Кроме потока публикаций в газетах и журналах начала 90-х годов, непосредственно касающихся судеб поколения автора «Прочерка», друзей ее юности, произошло еще несколько событий. Главное из них — возможность для Лидии Корнеевны ознакомиться с делом М. П. Бронштейна. Суть «Дела М. П. Бронштейна» прекрасно изложена историком физики, одним из авторов монографии о М. П. Бронштейне Геннадием Ефимовичем Гореликом, [30] который также знакомился с этими документами.
30
G. E. Gorelic, V. Ya. Frenkel. Matvei Petrovich Bronstein and Soviet Theoretical Physics in the Thirties. Basel—Boston— Berlin: Birkhauser Verlag, 1994.

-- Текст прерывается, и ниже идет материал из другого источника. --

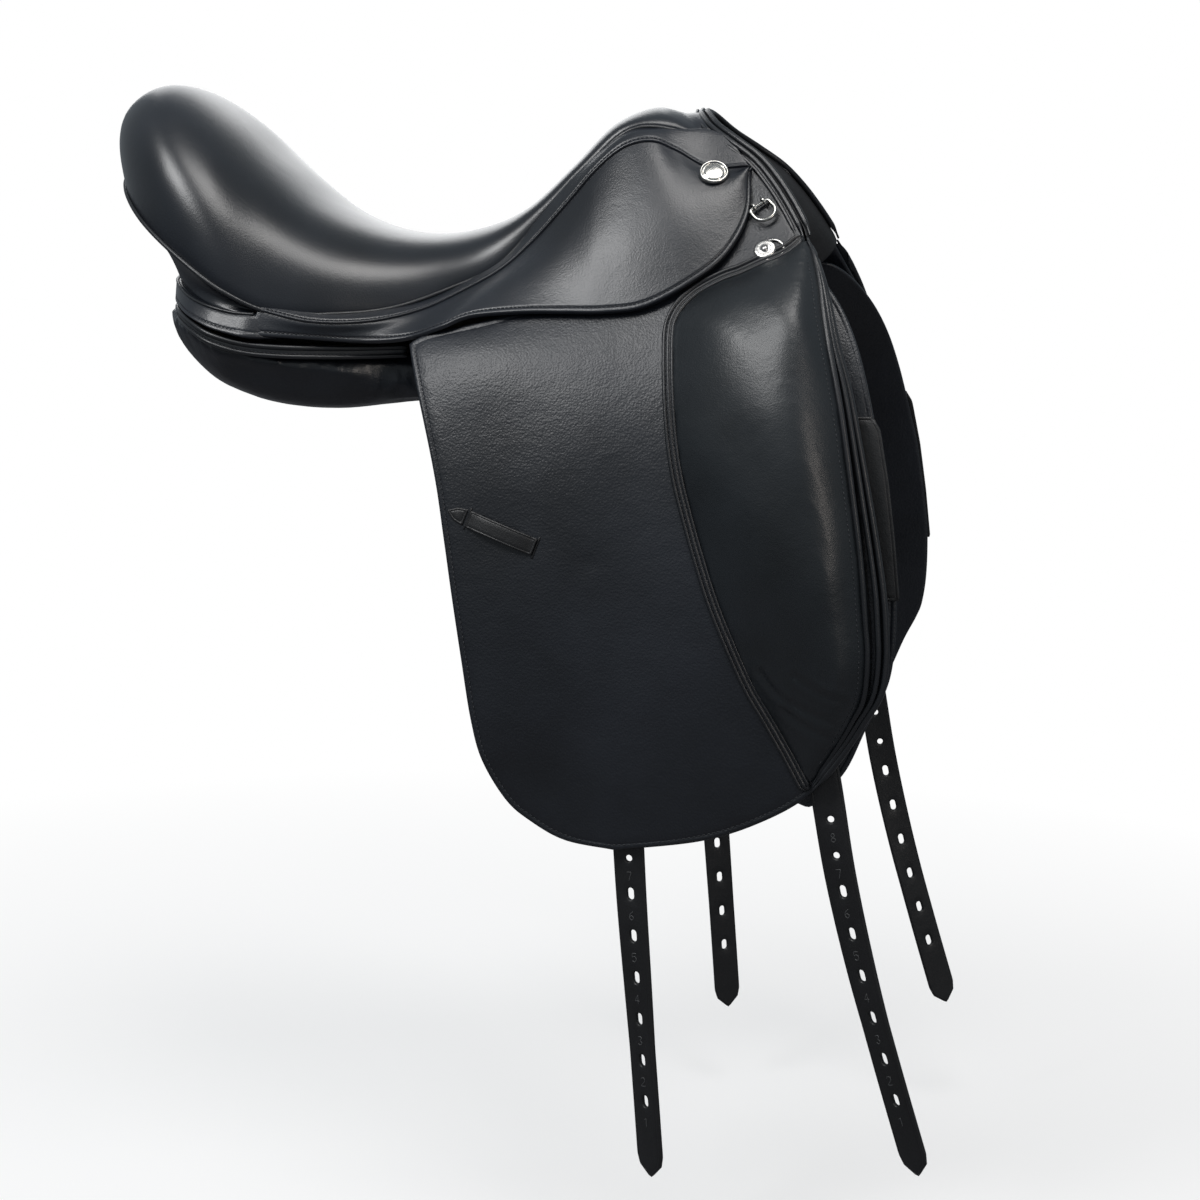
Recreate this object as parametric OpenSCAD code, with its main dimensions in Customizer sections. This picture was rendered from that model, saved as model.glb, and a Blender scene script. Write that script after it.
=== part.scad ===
// Dressage saddle, near-symmetric about the plane Y = 0.
// +X points to the pommel, +Y to the near (left) side, +Z up. The origin is on the centre plane,
// under the deepest point of the seat, at the level where the panels rest on the back.

/* [Seat] */
// Length from the skirt nail to the middle of the cantle
seat_length = 445; // [425:5:465]
// Height of the deepest point of the seat above the resting level
seat_height = 134; // [128:1:140]
// Thickness of the leather seat cover
cover_t = 2.4; // [1.6:0.2:3]
// Thickness of the foam under the cover
foam_t = 11; // [8:1:12]
// Radius of the piped welt round the seat
welt_r = 2.6; // [2:0.2:3]
// Fullness of the seat's cross-section, where 2 is an ellipse
seat_fullness = 2.3; // [2:0.1:2.8]

/* [Flap] */
// Length of the flap below its fold line
flap_drop = 375; // [360:5:385]
// Thickness of the flap leather
flap_t = 4.5; // [3.5:0.5:5]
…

Привожу его конспект прочитанного:
«Архивная папка начинается ордером на арест, выданным в Ленинграде 1 августа 1937 года. Арестовали Матвея Петровича в Киеве, в доме его родителей. В тюрьме у него изъяли путевку в Кисловодск, мыльницу, зубную пасту, шнурки… И „как особо опасного преступника“ направили „особым конвоем в отдельном купе вагонзака в г. Ленинград, в распоряжение УНКВД по Ленинградской области“.
Согласно казенным листам, на первом допросе 2 октября он не признал предъявленные ему обвинения. Он еще не знал, что уже с 1930 года состоял в контрреволюционной организации за освобождение интеллигенции, целью которой было „свержение Советской власти и установление такого политического строя, при котором интеллигенция участвовала бы в управлении государством наравне с другими слоями населения, по примеру стран Запада“.